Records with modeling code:
....................

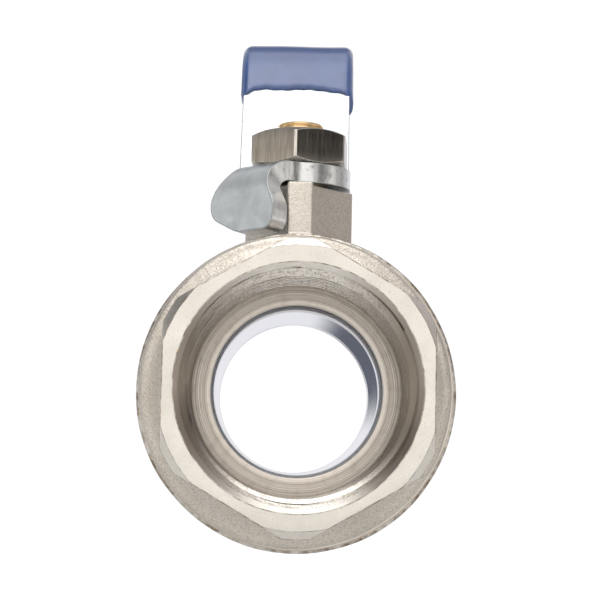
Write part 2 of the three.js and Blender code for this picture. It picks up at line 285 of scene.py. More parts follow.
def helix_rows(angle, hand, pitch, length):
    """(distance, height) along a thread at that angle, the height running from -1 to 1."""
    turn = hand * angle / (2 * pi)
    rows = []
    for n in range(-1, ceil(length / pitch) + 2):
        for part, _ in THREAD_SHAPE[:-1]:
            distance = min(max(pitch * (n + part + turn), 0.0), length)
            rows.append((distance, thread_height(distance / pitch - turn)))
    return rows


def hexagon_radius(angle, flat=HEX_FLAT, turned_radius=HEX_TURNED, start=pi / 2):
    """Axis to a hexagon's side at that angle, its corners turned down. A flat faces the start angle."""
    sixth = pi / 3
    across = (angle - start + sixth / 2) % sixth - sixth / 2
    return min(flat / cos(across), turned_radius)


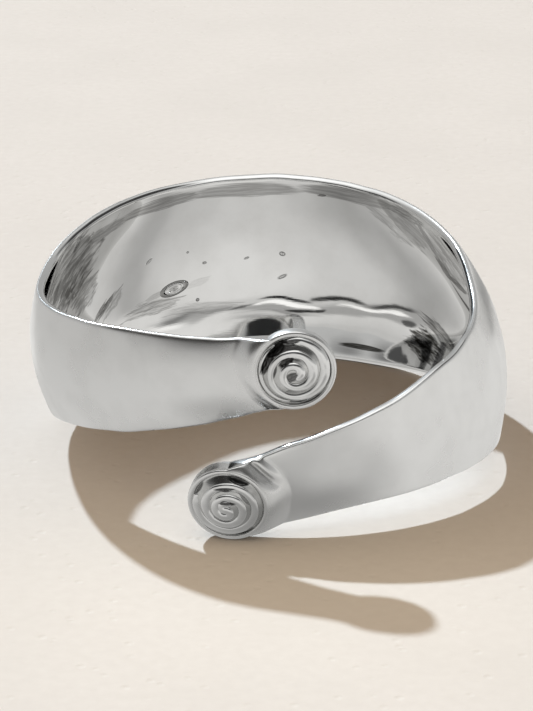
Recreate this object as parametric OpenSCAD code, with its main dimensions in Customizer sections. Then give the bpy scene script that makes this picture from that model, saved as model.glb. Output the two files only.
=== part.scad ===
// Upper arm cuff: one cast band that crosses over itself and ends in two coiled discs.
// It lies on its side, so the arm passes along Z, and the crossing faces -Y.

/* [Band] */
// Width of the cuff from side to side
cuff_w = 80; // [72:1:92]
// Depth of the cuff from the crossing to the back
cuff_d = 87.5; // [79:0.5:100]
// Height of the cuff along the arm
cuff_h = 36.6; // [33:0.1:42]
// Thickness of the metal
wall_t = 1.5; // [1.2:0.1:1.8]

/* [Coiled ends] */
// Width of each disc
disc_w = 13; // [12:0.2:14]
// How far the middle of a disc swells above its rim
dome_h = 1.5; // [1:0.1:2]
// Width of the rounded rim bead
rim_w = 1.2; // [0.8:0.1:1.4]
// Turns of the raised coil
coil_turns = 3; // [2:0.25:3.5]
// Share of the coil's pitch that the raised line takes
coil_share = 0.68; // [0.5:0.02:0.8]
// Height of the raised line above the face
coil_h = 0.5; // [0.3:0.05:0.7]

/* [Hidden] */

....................

• [EXERCISE OBJECTIVE] What is needed here is an exact reproduction of all the entries.

• [OUTPUT FOR THIS TASK]
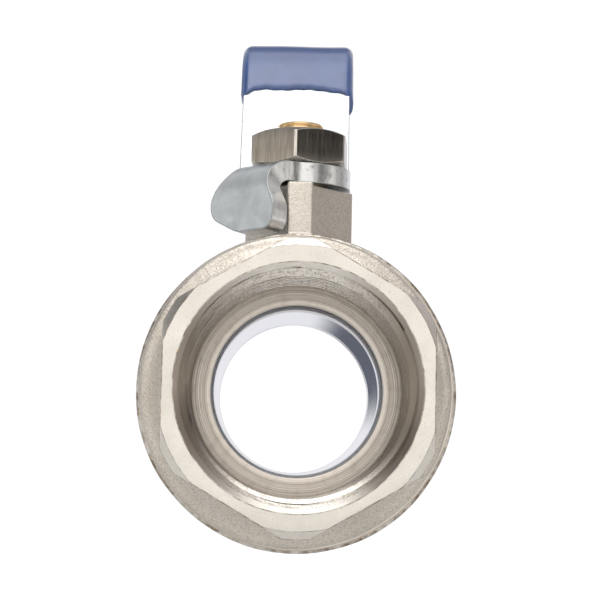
Write part 2 of the three.js and Blender code for this picture. It picks up at line 285 of scene.py. More parts follow.
def helix_rows(angle, hand, pitch, length):
    """(distance, height) along a thread at that angle, the height running from -1 to 1."""
    turn = hand * angle / (2 * pi)
    rows = []
    for n in range(-1, ceil(length / pitch) + 2):
        for part, _ in THREAD_SHAPE[:-1]:
            distance = min(max(pitch * (n + part + turn), 0.0), length)
            rows.append((distance, thread_height(distance / pitch - turn)))
    return rows


def hexagon_radius(angle, flat=HEX_FLAT, turned_radius=HEX_TURNED, start=pi / 2):
    """Axis to a hexagon's side at that angle, its corners turned down. A flat faces the start angle."""
    sixth = pi / 3
    across = (angle - start + sixth / 2) % sixth - sixth / 2
    return min(flat / cos(across), turned_radius)


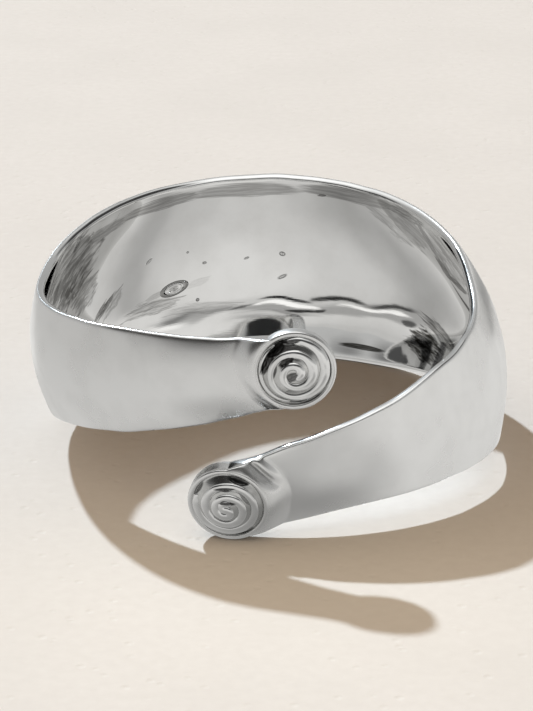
Recreate this object as parametric OpenSCAD code, with its main dimensions in Customizer sections. Then give the bpy scene script that makes this picture from that model, saved as model.glb. Output the two files only.
=== part.scad ===
// Upper arm cuff: one cast band that crosses over itself and ends in two coiled discs.
// It lies on its side, so the arm passes along Z, and the crossing faces -Y.

/* [Band] */
// Width of the cuff from side to side
cuff_w = 80; // [72:1:92]
// Depth of the cuff from the crossing to the back
cuff_d = 87.5; // [79:0.5:100]
// Height of the cuff along the arm
cuff_h = 36.6; // [33:0.1:42]
// Thickness of the metal
wall_t = 1.5; // [1.2:0.1:1.8]

/* [Coiled ends] */
// Width of each disc
disc_w = 13; // [12:0.2:14]
// How far the middle of a disc swells above its rim
dome_h = 1.5; // [1:0.1:2]
// Width of the rounded rim bead
rim_w = 1.2; // [0.8:0.1:1.4]
// Turns of the raised coil
coil_turns = 3; // [2:0.25:3.5]
// Share of the coil's pitch that the raised line takes
coil_share = 0.68; // [0.5:0.02:0.8]
// Height of the raised line above the face
coil_h = 0.5; // [0.3:0.05:0.7]

/* [Hidden] */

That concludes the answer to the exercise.